This project is the opposite of the usual development paradigm: it’s bottom-up rather than top-down. Industrial development usually involves big money spent by a non-governmental organization or a government agency, funneled through local officials and/or businesspeople who are building the factory or project. By the time it reaches a neighborhood, town or village, much of the money has been skimmed off. And if the NGO or government agency loses interest or changes priorities, the project loses funding. As a result, the equipment that IS built eventually breaks or “walks away.”
This project’s approach is different: it relies on individual people’s desire to improve their own lives, if they have the information to do it. In this case, the information itself is often very old – my group and I have been researching early industrial techniques to find those that would be useful for people with very few material resources and a need to make the most of what they have.

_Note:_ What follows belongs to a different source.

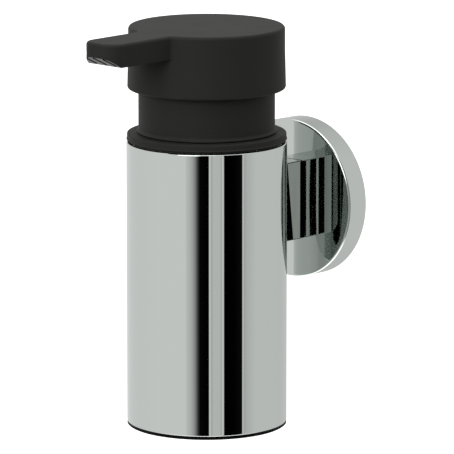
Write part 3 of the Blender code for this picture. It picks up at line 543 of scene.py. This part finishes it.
ring_low, ring_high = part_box("flange_ring")
ring_hole = neck + 0.0003
ring_side = ring_high.x - 0.0002
bead_foot = ring_low.z + 0.0006
bead_top = bead_foot + 0.0003
ring_outline = [
    (ring_hole, ring_low.z, 0),
    (ring_high.x - 0.0008, ring_low.z, 0),
    (ring_high.x - 0.0008, bead_foot, 0),
    (ring_high.x, bead_foot, 0.0001),
    (ring_high.x, bead_top, 0.0001),
    (ring_side, bead_top + 0.0002, 0),
    (ring_side, ring_high.z, 0.0005),
    (ring_hole, ring_high.z, 0.0003),
]
flange_ring = turned("flange_ring_moulded", ring_outline, axis_foot, (1, 0, 0), (0, 0, 1))
dress(flange_ring, "insert", "flange_ring", matt_black)

# --- Gasket and piston seal ---
# A flat ring between the collar and the bottle's rim, and the piston's two-lipped cup. Both are
# moulded from pale thermoplastic rubber and pressed in place by the parts round them.

# Thermoplastic rubber, moulded: dull and a little dusty, with no clear gloss.
soft_rubber, tree, shader = paint("pale_seal_rubber")
shader.inputs["Base Color"].default_value = linear("#C4C2BB")
shader.inputs["Roughness"].default_value = 0.62
dust = wear(tree, 1800)
skin = add(tree, "ShaderNodeBump", {"Height": dust.outputs["Fac"], "Distance": 0.00003, "Strength": 0.4})
tree.links.new(skin.outputs[0], shader.inputs["Normal"])
give(["gasket", "piston_seal"], soft_rubber)

# --- Pump ---
# Housing, ball cage, stem and delivery channel are injection moulded in white plastic and snapped
# together, with two steel balls as valves. The lock cap is black and the dip tube is natural.

# Smooth moulded polypropylene: a soft gloss that clouds a little where the melt flowed.
white_plastic, tree, shader = paint("moulded_white_polypropylene")
shader.inputs["Base Color"].default_value = linear("#E7E6E0")
cloud = wear(tree, 300)
rough = add(tree, "ShaderNodeMapRange", {"Value": cloud.outputs["Fac"], "To Min": 0.28, "To Max": 0.42})
tree.links.new(rough.outputs[0], shader.inputs["Roughness"])
give(["pump_housing", "ball_cage", "piston_stem", "delivery_channel"], white_plastic)
give(["lock_cap"], matt_black)
give(["dip_tube"], milky)
give(["inlet_ball", "outlet_ball"], turned_steel)

# --- Return spring ---
# Open coil of spring steel wire, wound cold, between the ball cage and the foot of the stem. It is
# shortened as the head goes down.
spring_low, spring_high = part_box("return_spring")
wire = 0.0004
spring_turns = 7
wire_sides = 16
round_wire = [tau * side / wire_sides for side in range(wire_sides)]
spring_section = [(wire * cos(angle), wire * sin(angle)) for angle in round_wire]
spring_radius = spring_high.x - wire
spring_start = spring_low.z + wire
spring_pitch = (spring_high.z - spring_low.z - 2 * wire) / spring_turns
spring = winding(
    "return_spring_wound", spring_section, spring_radius, spring_start, spring_pitch, spring_turns
)
# Spring wire, drawn through a die: bright, with a faint unevenness along it.
spring_wire, tree, shader = paint("bright_drawn_spring_wire")
shader.inputs["Base Color"].default_value = linear("#B5B4B0")
shader.inputs["Metallic"].default_value = 1
drawn = wear(tree, 900)
rough = add(tree, "ShaderNodeMapRange", {"Value": drawn.outputs["Fac"], "To Min": 0.18, "To Max": 0.3})
tree.links.new(rough.outputs[0], shader.inputs["Roughness"])
dress(spring, "pump", "return_spring", spring_wire, 60)
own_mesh(spring)

# --- Collar ---
# Black screw collar, injection moulded: a plain cylinder with a fine lip at its foot, and its deck sunk
# in the middle round the pump. It screws down on the bottle's neck to the ring.
collar_low, collar_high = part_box("closure_collar")
collar_radius = collar_high.x
collar_wall, deck = 0.0016, 0.0018
collar_inside = collar_radius - collar_wall
collar_lip = 0.0006
deck_under = collar_high.z - deck
well_floor = collar_high.z - 0.0026
well_radius = 0.013
well_hole = 0.008
collar_outline = [
    (well_hole, well_floor - deck, 0),
    (well_radius + deck, well_floor - deck, 0),
    (well_radius + deck, deck_under, 0),
    (collar_inside, deck_under, 0),
    (collar_inside, collar_low.z, 0.0003),
    (collar_radius + collar_lip, collar_low.z, 0.0002),
    (collar_radius + collar_lip, collar_low.z + 0.0004, 0.0002),
    (collar_radius, collar_low.z + 0.0011, 0.0003),
    (collar_radius, collar_high.z, 0.0007),
    (well_radius, collar_high.z, 0.0004),
    (well_radius, well_floor, 0),
    (well_hole, well_floor, 0),
]
collar = turned("collar_moulded", collar_outline, axis_foot, (1, 0, 0), (0, 0, 1))
dress(collar, "collar", "closure_collar", matt_black)

# --- Head ---
# Cap and spout, one black moulding: a slightly tapered round skirt that runs out into a level spout,
# hollow, cut back at a slant under its tip, with three slanted slots there for the soap.
head_low, head_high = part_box("pump_head")
head_foot_radius = 0.0271
head_top_radius = 0.02675
spout_half = 0.0079
spout_reach = tube_centre.y - head_low.y
spout_under = head_high.z - 0.008
tip_corner = 0.0055
root_corner = 0.0016


def block(low, high):
    """A box between two corners, as a cutter or to be joined on."""
    low, high = Vector(low), Vector(high)
    bpy.ops.object.select_all(action="DESELECT")
    bpy.ops.mesh.primitive_cube_add(size=1, location=(low + high) / 2)
    made = bpy.context.object
    made.scale = high - low
    bpy.ops.object.transform_apply()
    return made


def combine(piece, tool, operation):
    """A Boolean with a tool that is then thrown away."""
    change = piece.modifiers.new("change", "BOOLEAN")
    change.operation = operation
    change.solver = "EXACT"
    change.object = tool
    change.use_hole_tolerant = True
    pick(piece)
    bpy.ops.object.modifier_apply(modifier=change.name)
    bpy.data.objects.remove(tool)


def round_edges(piece, wanted, offset, segments):
    """Rounds the edges for which wanted(edge) is true."""
    pick(piece)
    bpy.ops.object.mode_set(mode="EDIT")
    bpy.ops.mesh.select_mode(type="EDGE")
    bpy.ops.mesh.select_all(action="DESELECT")
    shape = bmesh.from_edit_mesh(piece.data)
    for edge in shape.edges:
        edge.select_set(wanted(edge))
    bpy.ops.mesh.bevel(offset=offset, segments=segments, affect="EDGES")
    bpy.ops.object.mode_set(mode="OBJECT")


def go_round(centre, angle, steps):
    """Carries the outline's last point on along an arc."""
    spot = (centre[0], tube_centre.y + centre[1], head_high.z)
    bpy.ops.mesh.spin(steps=steps, angle=-angle, center=spot, axis=(0, 0, 1))


def go_on(step):
    """Carries the outline's last point on along a straight line."""
    bpy.ops.mesh.extrude_region_move(TRANSFORM_OT_translate={"value": step})


root_x = spout_half + root_corner
root_y = sqrt((head_top_radius + root_corner) ** 2 - root_x**2)
root_angle = atan2(root_y, root_x)
on_round = head_top_radius / (head_top_radius + root_corner)
start = (root_x * on_round, tube_centre.y - root_y * on_round, head_high.z)
bpy.ops.object.select_all(action="DESELECT")
bpy.ops.mesh.primitive_plane_add(size=0.001, location=start)
head = bpy.context.object
head.name = head.data.name = "pump_head_moulded"
bpy.ops.object.transform_apply()
bpy.ops.object.mode_set(mode="EDIT")
bpy.ops.mesh.select_mode(type="VERT")
bpy.ops.mesh.merge(type="CENTER")
side_length = spout_reach - tip_corner - root_y
go_round((0, 0), pi + 2 * root_angle, 160)
go_round((-root_x, -root_y), -root_angle, 10)
go_on((0, -side_length, 0))
go_round((tip_corner - spout_half, tip_corner - spout_reach), pi / 2, 16)
go_on((2 * (spout_half - tip_corner), 0, 0))
go_round((spout_half - tip_corner, tip_corner - spout_reach), pi / 2, 16)
go_on((0, side_length, 0))
go_round((root_x, -root_y), -root_angle, 10)
bpy.ops.mesh.select_all(action="SELECT")
bpy.ops.mesh.remove_doubles(threshold=1e-5)
bpy.ops.mesh.edge_face_add()
bpy.ops.mesh.select_mode(type="FACE")
bpy.ops.mesh.select_all(action="SELECT")
bpy.ops.mesh.extrude_region_move(TRANSFORM_OT_translate={"value": (0, 0, spout_under - head_high.z)})
bpy.ops.mesh.select_all(action="SELECT")
bpy.ops.mesh.normals_make_consistent(inside=False)
bpy.ops.object.mode_set(mode="OBJECT")


def level_at(height):
    """Picks the edges that lie on one level of the outline."""
    return lambda edge: all(abs(vert.co.z - height) < 1e-6 for vert in edge.verts)


top_rounding, under_rounding, foot_rounding = 0.0011, 0.00025, 0.0009
round_edges(head, level_at(head_high.z), top_rounding, 6)
round_edges(head, level_at(spout_under), under_rounding, 2)
skirt_top = spout_under + 0.001
bpy.ops.object.select_all(action="DESELECT")
bpy.ops.mesh.primitive_cone_add(
    vertices=192,
    radius1=head_foot_radius,
    radius2=head_top_radius - 0.00002,
    depth=skirt_top - head_low.z,
    location=(0, tube_centre.y, (skirt_top + head_low.z) / 2),
)
skirt = bpy.context.object
bpy.ops.object.transform_apply()
round_edges(skirt, level_at(head_low.z), foot_rounding, 5)
combine(head, skirt, "UNION")

head_wall = 0.002
ceiling = head_high.z - 0.0019
hollow_foot = head_low.z - 0.002
bpy.ops.object.select_all(action="DESELECT")
bpy.ops.mesh.primitive_cone_add(
    vertices=192,
    radius1=head_foot_radius - head_wall,
    radius2=head_top_radius - head_wall,
    depth=ceiling - hollow_foot,
    location=(0, tube_centre.y, (hollow_foot + ceiling) / 2),
)
hollow = bpy.context.object
bpy.ops.object.transform_apply()
combine(head, hollow, "DIFFERENCE")
spout_wall, spout_floor, tip_wall = 0.0018, 0.0015, 0.003
spout_hollow = block(
    (-spout_half + spout_wall, head_low.y + tip_wall, spout_under + spout_floor),
    (spout_half - spout_wall, tube_centre.y - 0.012, ceiling),
)
combine(head, spout_hollow, "DIFFERENCE")

cut_height, cut_depth = 0.0031, 0.0041
cut_slope = atan2(cut_height, cut_depth)
cut_middle = Vector((0, head_low.y + cut_depth / 2, spout_under + cut_height / 2))
tip_cut = block((-0.02, -0.006, -0.012), (0.02, 0.006, 0))
tip_cut.rotation_euler.x = -cut_slope
tip_cut.location = cut_middle
bpy.ops.object.transform_apply()
combine(head, tip_cut, "DIFFERENCE")
cut_normal = Vector((0, -sin(cut_slope), -cos(cut_slope)))


def on_cut(edge):
    """Picks the rim of the slanted cut."""
    return all(abs((vert.co - cut_middle).dot(cut_normal)) < 1e-6 for vert in edge.verts)


round_edges(head, on_cut, 0.0002, 2)
slot_pitch = 0.0046
slot_turn = radians(47)
for number in (-1, 0, 1):
    slot = block((-0.0029, -0.0007, -0.002), (0.0023, 0.0007, 0.003))
    slot.rotation_euler = (-cut_slope, 0, 0)
    slot.rotation_euler.rotate_axis("Z", slot_turn)
    slot.location = cut_middle + Vector((number * slot_pitch, 0, 0))
    bpy.ops.object.transform_apply()
    combine(head, slot, "DIFFERENCE")
dress(head, "head", "pump_head", matt_black, 30)
# The slanted face under the tip is left bright by a polished slide of the mould, so it mirrors light
# at a glancing look, unlike the matt grain round it.
mouth_gloss, tree, shader = paint("polished_black_mouth")
shader.inputs["Base Color"].default_value = linear("#1A1A1A")
film = wear(tree, 900)
rough = add(tree, "ShaderNodeMapRange", {"Value": film.outputs["Fac"], "To Min": 0.12, "To Max": 0.2})
tree.links.new(rough.outputs[0], shader.inputs["Roughness"])
head.data.materials.append(mouth_gloss)
for face in head.data.polygons:
    if face.normal.dot(cut_normal) > 0.99 and abs((face.center - cut_middle).dot(cut_normal)) < 0.0001:
        face.material_index = 1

For example, how do you drill a hole in hard steel – often essential when you’re trying to fix broken farm equipment — if you don’t have an industrial-strength drill? In our case, a simple-but-forgotten 19th-century technique provided the answer, and we’ve broken down the techniques into straightforward diagrams and packaged them online so that anyone with basic mechanical skills can put them to work. (How do you do it? By buying or scavenging a single drill bit and making a turning mechanism using scrap wood, someone can drill holes in scrap steel and bolt it to wooden plows to use as plow points. For many people, a life-changing technology! I started developing the tool at the request of an engineering professor in Kenya.)
For another example, we’ve revived a nearly forgotten, World War One-era way to build the most elemental machine tool – a lathe – using a frame of concrete (readily available around the world) rather than the usual finished steel. Following our diagrams (based on idea that won a man named Lucien Yeomans the engineering world’s Franklin Prize after WW1), someone could use parts readily at hand and use them to make the building blocks for a machine shop…or a trade school or a small factory.
We’re combining these long-ignored techniques with an internet-era sensibility, in a way that almost seems like science fiction at times! For a start, thousands of people have joined a Yahoo Group to help support the project and contribute ideas and information (many of them are retired engineers and machinists eager to pass their knowledge to a new generation). We’ve also adopted an “open source” approach – we make the plans available to everyone able to access the internet, which hundreds of millions of people in the developing world can do, at least through a cell phone. The goal is to get the information into the right hands – success for us would be to help embed the technology in small schools and shops and let it bubble up to light industry from there.
Note that this kind of learning trains someone not just to machine metal but also to measure and work accurately – the focus required to machine a surface to a thousandth-of-an-inch tolerance will carry over to almost everything in life.